So, we figured we’re well-equipped to be awesome landlords. Now that we’ve owned the rental for six weeks, I’m going to downgrade the “awesome” to “decent” to account for reality. Here are the issues we’ve had so far:
1. Two days before the inspection and prior to closing, I wrote a post on meth lab rentals, got a little paranoid, ordered a meth test kit, and then was too busy working on a deadline to show up at the inspection to do the actual testing. Then I couldn’t figure out an easy way to arrange for the test without insulting my new tenants. Can you imagine if your new landlord wanted to come by to test your counters for methamphetamine residue?
2. Two days after we closed, my husband and I went on a two-week trip to Tuscany. The day we should have been preparing for the trip I had to set up an LLC, get a bank account, get a PO box for rent checks, get a federal ID number, check in with our accountant, draft an LLC operating agreement. I also wrote letters to our tenants introducing ourselves and telling them where and how to pay rent, checked out online rental payment options (and subsequently abandoned the effort, opting to ask tenants first if they’d use such a service), and created Tenant Information Sheets for each of them to fill out and submit with their rent.
3. The trip to Tuscany was awesome.
Transferring electricity, garbage, and other accounts from a significantly different time zone was not awesome. Also not awesome was the email from one of our tenants who was understandably concerned about sending a check to new PO box, written out to a company she didn’t know (and of course she couldn’t find information on because it was newly-formed!). She wanted to meet us in person because she was concerned about rental fraud. Sort of funny, given my recent post on how to avoid Craigslist rental scams–maybe she read it! What was even less awesome was having to email her back that I couldn’t come by and meet her because I was in a foreign country–the classic excuse of many rental scammers.

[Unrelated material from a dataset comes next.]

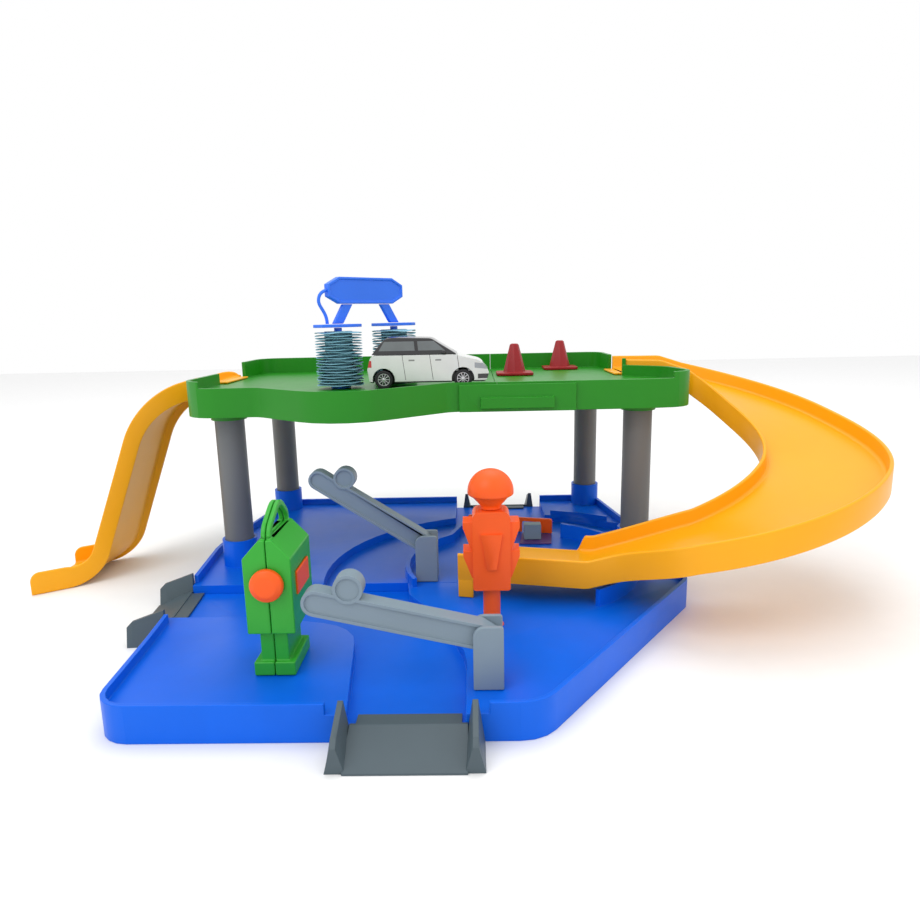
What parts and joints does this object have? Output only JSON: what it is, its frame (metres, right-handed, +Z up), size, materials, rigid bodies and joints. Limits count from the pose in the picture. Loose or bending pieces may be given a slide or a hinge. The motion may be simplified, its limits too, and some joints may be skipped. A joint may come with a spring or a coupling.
{
  "type": "playset",
  "caption": "Two-level toy garage with a tray base, pillars, parking deck, S slide, spiral ramp, barrier gates, car wash, fuel pump, traffic light and a small car",
  "frame": {"origin": "middle of the round foot under the court, on the ground", "axes": "+X to the right of the front view, +Y to the back, +Z up"},
  "size_m": [0.5462, 0.3865, 0.203],
  "materials": {
    "blue_plastic": "bright blue moulded plastic, soft sheen",
    "green_plastic": "grass green moulded plastic, soft sheen",
    "yellow_plastic": "golden yellow moulded plastic, soft sheen",
    "orange_plastic": "orange moulded plastic, soft sheen",
    "pillar_grey": "warm grey satin plastic",
    "gate_grey": "cool light grey satin plastic",
    "dark_grey": "dark grey satin plastic",
    "brush_blue": "pale blue soft ribbed plastic",
    "wash_blue": "light blue moulded plastic",
    "cone_red": "crimson satin plastic",
    "label_purple": "bare purple label",
    "car_white": "white lacquered shell",
    "car_black": "black gloss",
    "tyre_black": "black hard plastic tyre",
    "axle_steel": "plain steel wire"
  },
  "bodies": {
    "garage": {"base_front": "blue_plastic", "base_back": "blue_plastic", "pillar_front_left": "pillar_grey", "pillar_front_right": "pillar_grey", "pillar_back_left": "pillar_grey", "pillar_back_right": "pillar_grey", "deck_left": "green_plastic", "deck_right": "green_plastic", "front_panel": "green_plastic", "slide": "yellow_plastic", "spiral_ramp": "yellow_plastic", "ramp_front": "dark_grey", "ramp_left": "dark_grey", "ramp_back": "dark_grey", "gate_front_post": "gate_grey", "gate_front_pin": "gate_grey", "gate_back_post": "gate_grey", "gate_back_pin": "gate_grey", "signal_post": "orange_plastic", "pump_shell_left": "green_plastic", "pump_shell_right": "green_plastic", "pump_screen": "orange_plastic", "wash_spindle_left": "wash_blue", "wash_spindle_right": "wash_blue", "wash_plate_left": "wash_blue", "wash_plate_right": "wash_blue", "wash_leg_left": "wash_blue", "wash_leg_right": "wash_blue", "wash_sign": "wash_blue", "wash_hose": "wash_blue", "arch_gate": "orange_plastic", "window_block": "gate_grey", "court_pad": "label_purple"},
    "gate_front": {"gate_front_arm": "gate_grey"},
    "gate_back": {"gate_back_arm": "gate_grey"},
    "signal_head": {"signal_body": "orange_plastic", "signal_cap": "orange_plastic"},
    "knob": {"pump_knob": "orange_plastic"},
    "brush_left": {"wash_brush_left": "brush_blue"},
    "brush_right": {"wash_brush_right": "brush_blue"},
    "cone_near": {"cone_near": "cone_red"},
    "cone_far": {"cone_far": "cone_red"},
    "car": {"car_body": "car_white", "car_cabin": "car_black", "car_chassis": "car_black"},
    "car_rear_wheels": {"car_axle_rear": "axle_steel", "car_wheel_rear_near": "tyre_black", "car_wheel_rear_far": "tyre_black"},
    "car_front_wheels": {"car_axle_front": "axle_steel", "car_wheel_front_near": "tyre_black", "car_wheel_front_far": "tyre_black"}
  },
  "joints": [
    {"name": "gate_front_pivot", "type": "hinge", "parent": "garage", "child": "gate_front", "pos_m": [0.0235, -0.1655, 0.0361], "axis": [0, 1, 0], "range_deg": [-13, 75]},
    {"name": "gate_back_pivot", "type": "hinge", "parent": "garage", "child": "gate_back", "pos_m": [-0.0123, -0.0349, 0.0361], "axis": [0, 1, 0], "range_deg": [-33, 29]},
    {"name": "signal_turn", "type": "hinge", "parent": "garage", "child": "signal_head", "pos_m": [0.0264, -0.1045, 0.0352], "axis": [0, 0, 1], "continuous": true},
    {"name": "knob_turn", "type": "hinge", "parent": "garage", "child": "knob", "pos_m": [-0.0764, -0.1593, 0.059], "axis": [0, 1, 0], "continuous": true},
    {"name": "brush_left_turn", "type": "hinge", "parent": "garage", "child": "brush_left", "pos_m": [-0.0693, 0.006, 0.15], "axis": [0, 0, 1], "continuous": true},
    {"name": "brush_right_turn", "type": "hinge", "parent": "garage", "child": "brush_right", "pos_m": [-0.0364, 0.039, 0.15], "axis": [0, 0, 1], "continuous": true},
    {"name": "cone_near_lift", "type": "slide", "parent": "garage", "child": "cone_near", "axis": [0, 0, 1], "range_m": [0, 0.06]},
    {"name": "cone_far_lift", "type": "slide", "parent": "garage", "child": "cone_far", "axis": [0, 0, 1], "range_m": [0, 0.06]},
    {"name": "car_lift", "type": "slide", "parent": "garage", "child": "car", "axis": [0, 0, 1], "range_m": [0, 0.03]},
    {"name": "rear_axle", "type": "hinge", "parent": "car", "child": "car_rear_wheels", "pos_m": [-0.0388, 0.00555, 0.1375], "axis": [0, 1, 0], "continuous": true},
    {"name": "front_axle", "type": "hinge", "parent": "car", "child": "car_front_wheels", "pos_m": [0.012, 0.00555, 0.1375], "axis": [0, 1, 0], "continuous": true}
  ]
}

4. A couple of weeks ago, one of our tenants called my husband (whom I now refer to as “Mr. Roper”) to let him know she had no electricity on her second floor. He called the electrician, who fixed it for $40. Nice. Then the electrician told my husband that our smoke detectors weren’t in compliance with code. It turns out the electrician was wrong. The smoke detectors are in compliance with code, but they don’t meet current recommendations. Not wanting to mess around with fire and tenant safety, Mr. Roper went out right away, bought four ten-year smoke detectors and installed them in the apartment. That night I wrote 24-hour notices to the other tenants that we would be entering their units to install new and additional smoke detectors the next day and congratulated myself for being so on the ball. Then we got busy and didn’t deliver the notices. I had to recycle them as the dates were wrong. That was fourteen days ago. Nothing else has been done.
5. For November rent, two checks hadn’t been received in our PO box by the afternoon of the 4th. That was ten days ago. We haven’t checked since. Maybe today.
6. The prior landlord, who has been great, suggested that I mail recycling guidelines to the tenants because some liberties are being taken with the recycling containers. I haven’t done that yet. He’s also worried that we haven’t put the spigot covers on yet.
Now, I know what needs to be done to be a good landlord. I’ve been a tenant before, I’ve been a landlord before, I’ve been writing about property management for almost a decade, and I’ve been a landlord-tenant lawyer. However, sitting down and actually doing the work is a lot different from knowing exactly what needs to be done, as the past six weeks have taught me. Things like your kid getting sick, unexpected work deadlines, outpatient surgeries on parents, family trips to cyclocross races, and multiple dentist visits (requiring Ambien) have cropped up. But the problem is, the stuff still needs to get done. So, here’s what need to do differently, point by point.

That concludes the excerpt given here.